● **What needs to be done**
Repeat exactly the lines from the start through the line with "return front, rear", both ends included.

● **Supplied information**
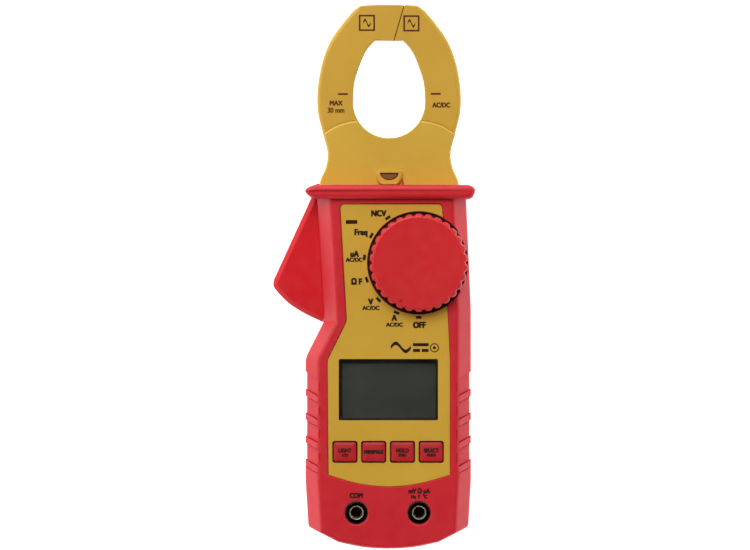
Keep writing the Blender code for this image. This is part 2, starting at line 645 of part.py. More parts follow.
def base_plates():
    middle = (TORCH[0], TORCH[1] - 1.1)
    hood = loft("join_torch_hood", [(circle(middle, 5.6, 24), 25.0), (circle(middle, 5.6, 24), 26.9),
                                    (circle(middle, 4.9, 24), 29.0)])
    cut(hood, prism("cut_hood_top", box_outline(-10.0, TORCH[1] + 0.6, 10.0, 90.0), 26.5, 32.0),
        prism("cut_hood_foot", box_outline(-10.0, 70.0, 10.0, GUARD[1] + GAP), 24.0, 32.0))
    front = prism("jaw_base_front", neck_outline(), *BASE_FRONT, chamfer_top=0.8)
    fuse(front, hood)
    cut(front, prism("cut_torch", torch_outline(), 24.0, 32.0),
        prism("cut_pin_front", circle(PIVOT, PIN_RADIUS + GAP, 16), 23.0, PIN_SPAN[1] + GAP))
    paint(front, YELLOW)
    rear = prism("jaw_base_rear", neck_outline(), *BASE_REAR, chamfer_bottom=0.8)
    cut(rear, prism("cut_pin_rear", circle(PIVOT, PIN_RADIUS + GAP, 16), PIN_SPAN[0] - GAP, 11.0))
    paint(rear, YELLOW)
    pin = turned("jaw_pivot_pin", PIVOT, [(PIN_RADIUS, PIN_SPAN[0]), (PIN_RADIUS, PIN_SPAN[1])], 16)
    paint(pin, STEEL, 0.25, 1.0)


def jaw_shells(prefix, outline, pivot):
    """Front and rear half shell of one arm: a channel for the core, thinner inside the base."""
    channel = inset(outline, ARM_WALL)
    front = loft(f"{prefix}_front_shell", [
        (channel, 22.2), (channel, SEAM + 0.1), (outline, SEAM + 0.1), (outline, ARM[1] - 1.5),
        (inset(outline, 1.2), ARM[1])])
    rear = loft(f"{prefix}_rear_shell", [
        (channel, 11.8), (channel, SEAM - 0.1), (outline, SEAM - 0.1), (outline, ARM[0] + 1.5),
        (inset(outline, 1.2), ARM[0])])
    cut(front, prism(f"cut_{prefix}_front_step", circle(pivot, SEAM_RADIUS + GAP, 48), ROOT[1], 30.0))
    cut(rear, prism(f"cut_{prefix}_rear_step", circle(pivot, SEAM_RADIUS + GAP, 48), 2.0, ROOT[0]))
    return front, rear


def moving_jaw():
    room = box_outline(PIVOT[0] - 6.2, 70.0, PIVOT[0] + 6.2, 80.0)
    tongue_room = prism("cut_tongue_room", room, TONGUE[0] - GAP, TONGUE[1] + GAP)
    pin_hole = prism("cut_jaw_pin", circle(PIVOT, PIN_RADIUS + PIN_FIT, 16), 0.0, 40.0)
    halves = jaw_shells("moving_jaw", moving_outline(), PIVOT)
    for half in halves:
        cut(half, tongue_room, pin_hole)
        paint(half, YELLOW)
    core = prism("moving_jaw_core", ribbon(core_path((-2.9, 89.9), (0.2, 143.6)), 3.1), *CORE)
    coil = sleeve("moving_jaw_coil", coil_path(), COIL_OUTER, COIL_INNER, SEAM)
    return *halves, paint(core, IRON, 0.5, 0.6), paint(coil, COPPER, 0.35, 0.9)


def fixed_jaw():
    pivot = (2 * MIDDLE_X - PIVOT[0], PIVOT[1])
    for half in jaw_shells("fixed_jaw", fixed_outline(), pivot):
        paint(half, YELLOW)
    path = mirrored(core_path((-3.4, 89.9), (-8.4, 142.6)))
    paint(prism("fixed_jaw_core", ribbon(path, 3.1), *CORE), IRON, 0.5, 0.6)
    coil = sleeve("fixed_jaw_coil", mirrored(coil_path()), COIL_OUTER, COIL_INNER, SEAM)
    paint(coil, COPPER, 0.35, 0.9)


def trigger():
    """Hollow lever: finger surface, two side plates, and a tongue around the pivot pin."""
    lever = prism("trigger", trigger_outline(), *ROOT, chamfer_top=1.2, chamfer_bottom=1.2)
    room = [(-31.2, 65.0), (-45.6, 36.2), (-45.6, 34.2), (-40.6, 28.0), (-33.6, 23.8), (-24.0, 20.0),
            (-12.0, 20.0), (-12.0, 65.0)]
    cut(lever, prism("cut_lever_hollow", room, ROOT[0] + LEVER_WALL, ROOT[1] - LEVER_WALL))
    neck = box_outline(PIVOT[0] - 4.6, 70.8, PIVOT[0] + 4.6, 79.0)
    fuse(lever, prism("join_tongue", circle(PIVOT, 5.2, 24), *TONGUE),
         prism("join_tongue_neck", neck, *TONGUE))
    cut(lever, prism("cut_tongue", circle(PIVOT, PIN_RADIUS + PIN_FIT, 16), *ROOT))
    return paint(lever, RED)


def jaw_spring():
    """Torsion spring around the pin, its two legs reaching into the arm."""
    wire, radius, low, pitch = 0.35, 3.3, 12.3, 0.75
    turns, steps = 2.5, 12
    points = [(PIVOT[0] + 2.0, PIVOT[1] + radius + 2.0, low)]
    for i in range(int(turns * steps) + 1):
        angle = math.tau * i / steps + math.pi / 2
        points.append((PIVOT[0] + radius * math.cos(angle), PIVOT[1] + radius * math.sin(angle),
                       low + pitch * i / steps))
    points.append((PIVOT[0] + 4.0, PIVOT[1] - radius, points[-1][2]))
    curve = bpy.data.curves.new("jaw_spring", "CURVE")
    curve.dimensions = "3D"
    curve.bevel_depth = wire * MM
    curve.bevel_resolution = 1
    curve.use_fill_caps = True
    spline = curve.splines.new("POLY")
    spline.points.add(len(points) - 1)
    for point, (x, y, z) in zip(spline.points, points):
        point.co = (x * MM, y * MM, z * MM, 1.0)
    spring = bpy.data.objects.new("jaw_spring", curve)
    bpy.context.scene.collection.objects.link(spring)
    colour_in(spring, STEEL, 0.3, 1.0)
    return spring


# ---------------------------------------------------------------- inside the case

def main_board():
    outline = [(-30.6, -50.0), (30.5, -50.0), (30.5, 20.0), (28.5, 67.0), (-24.5, 67.0),
               (-22.4, 19.5), (-30.6, 0.0)]
    board = prism("main_board", outline, *BOARD)
    cut(board, prism("cut_board_shaft", circle(KNOB, SHAFT_HOLE, 20), *THROUGH_FACE))
    for i, centre in enumerate(SCREWS[:2]):
        cut(board, prism(f"cut_board_pillar_{i}", circle(centre, POST_RADIUS + 0.5, 16), *THROUGH_FACE))
    profile = [(2.0, 24.6), (2.0, UNDER_BOARD), (0.9, UNDER_BOARD + 0.05), (0.9, 30.2)]
    for i, centre in enumerate(BOARD_SCREWS):
        cut(board, prism(f"cut_board_hole_{i}", circle(centre, BOARD_SHANK_HOLE + 0.1, 10), *THROUGH_FACE))
        paint(turned(f"board_screw_{i + 1}", centre, profile, 12), STEEL, 0.3, 1.0)
    paint(board, GREEN, 0.4)
    chip = prism("measuring_chip", box_outline(-9.0, 7.0, 3.0, 19.0), ON_BOARD, 29.3)
    paint(chip, BLACK, 0.5)
    paint(turned("buzzer", (21.0, 12.0), [(6.0, 22.6), (6.0, UNDER_BOARD)]), BLACK, 0.5)


def batteries():
    """Two cells side by side, the second the other way round, between three sheet contacts."""
    low, high = CELL_SPAN
    profile = [(CELL_RADIUS, 0.0), (CELL_RADIUS, 49.0), (2.7, 49.05), (2.7, 50.2)]
    starts = ((CELL_CENTRES[0], low, 1), (CELL_CENTRES[1], high, -1))
    for i, (x, y, way) in enumerate(starts):
        cell = turned(f"battery_{i + 1}", (0.0, 0.0), profile)
        cell.rotation_euler = (-way * math.pi / 2, 0.0, 0.0)
        cell.location = (x * MM, y * MM, CELL_HEIGHT * MM)
        paint(cell, (0.08, 0.08, 0.09), 0.35)
    link = prism("battery_link", box_outline(-15.2, low - 1.4, 15.2, low - 0.8), 5.0, 16.0)
    paint(link, STEEL, 0.3, 1.0)
    for name, x in zip(("battery_contact_plus", "battery_contact_minus"), CELL_CENTRES):
        plate = prism(name, box_outline(x - 5.0, high + 0.8, x + 5.0, high + 1.4), 5.0, 22.0)
        paint(plate, STEEL, 0.3, 1.0)


def build():
    for obj in list(bpy.data.objects):
        bpy.data.objects.remove(obj, do_unlink=True)
    passage, lever_slot = passage_cutters()
    front_cover(passage, lever_slot)
    rear_cover(passage, lever_slot)
    face_panel()
    battery_door()
    case_screws()
    keys()
    display()
    sockets()
    hang("selector_axis", (*KNOB, KNOB_TOP), knob(), *selector_inside())
    indicator_and_torch()
    base_plates()
    hang("jaw_axis", (*PIVOT, SEAM), *moving_jaw(), trigger(), jaw_spring())
    fixed_jaw()
    main_board()
    batteries()


build()
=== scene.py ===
"""Looks of the clamp meter: fine outer pieces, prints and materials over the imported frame.

Outlines are in millimetres in the frame of the part: X to the right, Y towards the jaw, Z out of
the face. skin() turns them into metres.
"""
import json
import math

import bmesh
import bpy
from mathutils import Matrix, Vector

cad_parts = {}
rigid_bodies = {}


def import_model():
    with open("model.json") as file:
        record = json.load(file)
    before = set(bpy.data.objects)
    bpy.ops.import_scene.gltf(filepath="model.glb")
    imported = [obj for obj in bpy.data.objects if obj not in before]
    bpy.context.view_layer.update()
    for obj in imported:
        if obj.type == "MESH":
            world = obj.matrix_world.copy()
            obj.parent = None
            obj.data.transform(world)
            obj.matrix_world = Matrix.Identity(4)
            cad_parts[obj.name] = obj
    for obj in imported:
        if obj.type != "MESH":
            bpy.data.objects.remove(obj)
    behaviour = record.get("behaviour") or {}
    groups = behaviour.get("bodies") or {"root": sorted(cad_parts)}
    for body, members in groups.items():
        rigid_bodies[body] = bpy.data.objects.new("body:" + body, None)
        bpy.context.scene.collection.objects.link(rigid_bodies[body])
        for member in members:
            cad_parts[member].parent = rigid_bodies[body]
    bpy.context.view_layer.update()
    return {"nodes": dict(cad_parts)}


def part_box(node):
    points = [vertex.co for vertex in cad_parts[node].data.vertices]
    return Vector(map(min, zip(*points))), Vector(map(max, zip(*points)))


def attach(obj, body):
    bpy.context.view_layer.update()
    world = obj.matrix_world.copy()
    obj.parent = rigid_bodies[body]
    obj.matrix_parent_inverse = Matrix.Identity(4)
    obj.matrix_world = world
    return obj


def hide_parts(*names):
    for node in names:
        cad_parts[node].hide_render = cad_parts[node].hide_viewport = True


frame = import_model()
NODES = frame["nodes"]
MM = 0.001


def node_box(name):
    """Lowest and highest corner of a CAD node, in millimetres."""
    low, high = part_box(name)
    return [v / MM for v in low], [v / MM for v in high]


def middle(name):
    low, high = node_box(name)
    return (low[0] + high[0]) / 2, (low[1] + high[1]) / 2


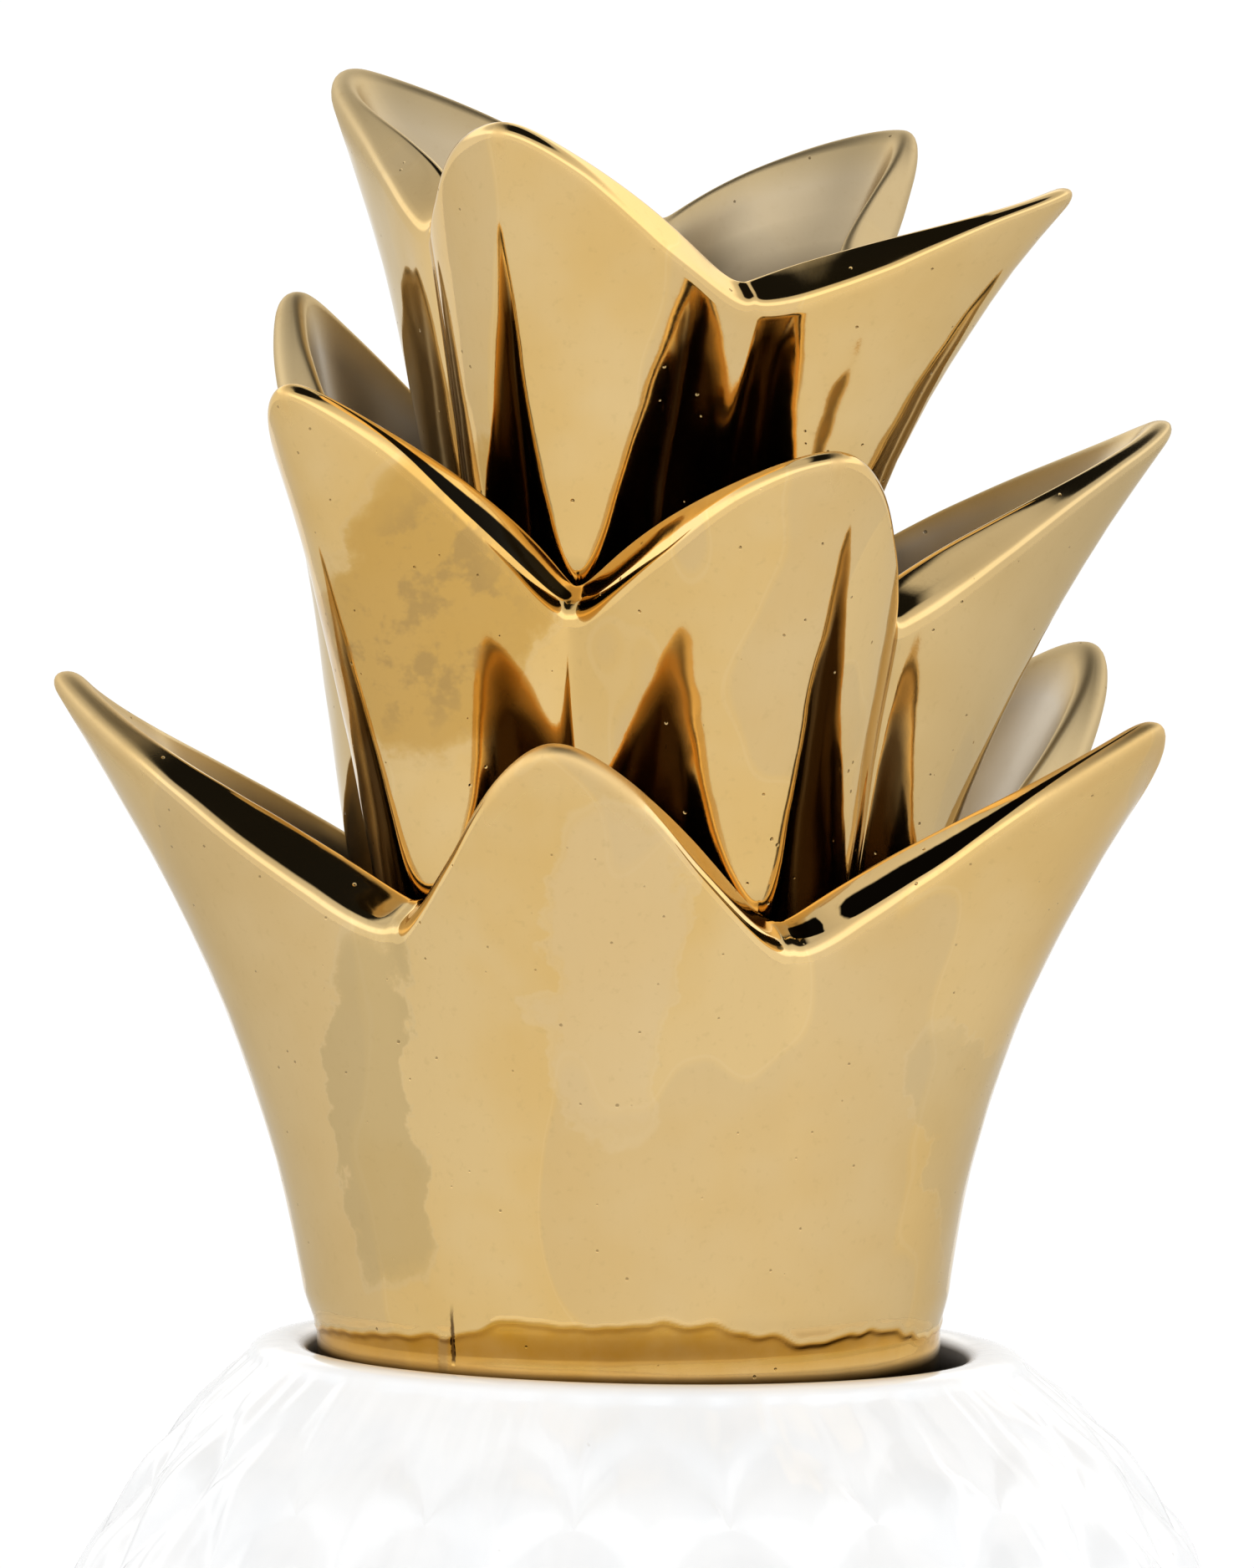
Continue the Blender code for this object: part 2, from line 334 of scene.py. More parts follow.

● **Answer to this exercise**
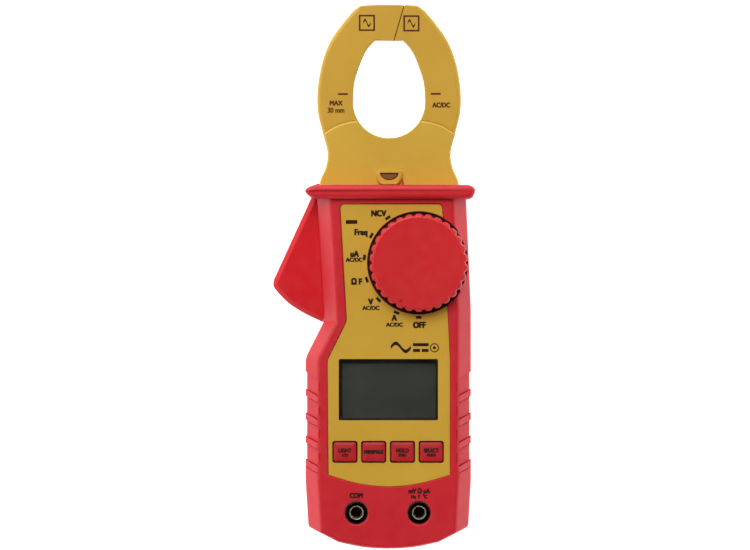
Keep writing the Blender code for this image. This is part 2, starting at line 645 of part.py. More parts follow.
def base_plates():
    middle = (TORCH[0], TORCH[1] - 1.1)
    hood = loft("join_torch_hood", [(circle(middle, 5.6, 24), 25.0), (circle(middle, 5.6, 24), 26.9),
                                    (circle(middle, 4.9, 24), 29.0)])
    cut(hood, prism("cut_hood_top", box_outline(-10.0, TORCH[1] + 0.6, 10.0, 90.0), 26.5, 32.0),
        prism("cut_hood_foot", box_outline(-10.0, 70.0, 10.0, GUARD[1] + GAP), 24.0, 32.0))
    front = prism("jaw_base_front", neck_outline(), *BASE_FRONT, chamfer_top=0.8)
    fuse(front, hood)
    cut(front, prism("cut_torch", torch_outline(), 24.0, 32.0),
        prism("cut_pin_front", circle(PIVOT, PIN_RADIUS + GAP, 16), 23.0, PIN_SPAN[1] + GAP))
    paint(front, YELLOW)
    rear = prism("jaw_base_rear", neck_outline(), *BASE_REAR, chamfer_bottom=0.8)
    cut(rear, prism("cut_pin_rear", circle(PIVOT, PIN_RADIUS + GAP, 16), PIN_SPAN[0] - GAP, 11.0))
    paint(rear, YELLOW)
    pin = turned("jaw_pivot_pin", PIVOT, [(PIN_RADIUS, PIN_SPAN[0]), (PIN_RADIUS, PIN_SPAN[1])], 16)
    paint(pin, STEEL, 0.25, 1.0)


def jaw_shells(prefix, outline, pivot):
    """Front and rear half shell of one arm: a channel for the core, thinner inside the base."""
    channel = inset(outline, ARM_WALL)
    front = loft(f"{prefix}_front_shell", [
        (channel, 22.2), (channel, SEAM + 0.1), (outline, SEAM + 0.1), (outline, ARM[1] - 1.5),
        (inset(outline, 1.2), ARM[1])])
    rear = loft(f"{prefix}_rear_shell", [
        (channel, 11.8), (channel, SEAM - 0.1), (outline, SEAM - 0.1), (outline, ARM[0] + 1.5),
        (inset(outline, 1.2), ARM[0])])
    cut(front, prism(f"cut_{prefix}_front_step", circle(pivot, SEAM_RADIUS + GAP, 48), ROOT[1], 30.0))
    cut(rear, prism(f"cut_{prefix}_rear_step", circle(pivot, SEAM_RADIUS + GAP, 48), 2.0, ROOT[0]))
    return front, rear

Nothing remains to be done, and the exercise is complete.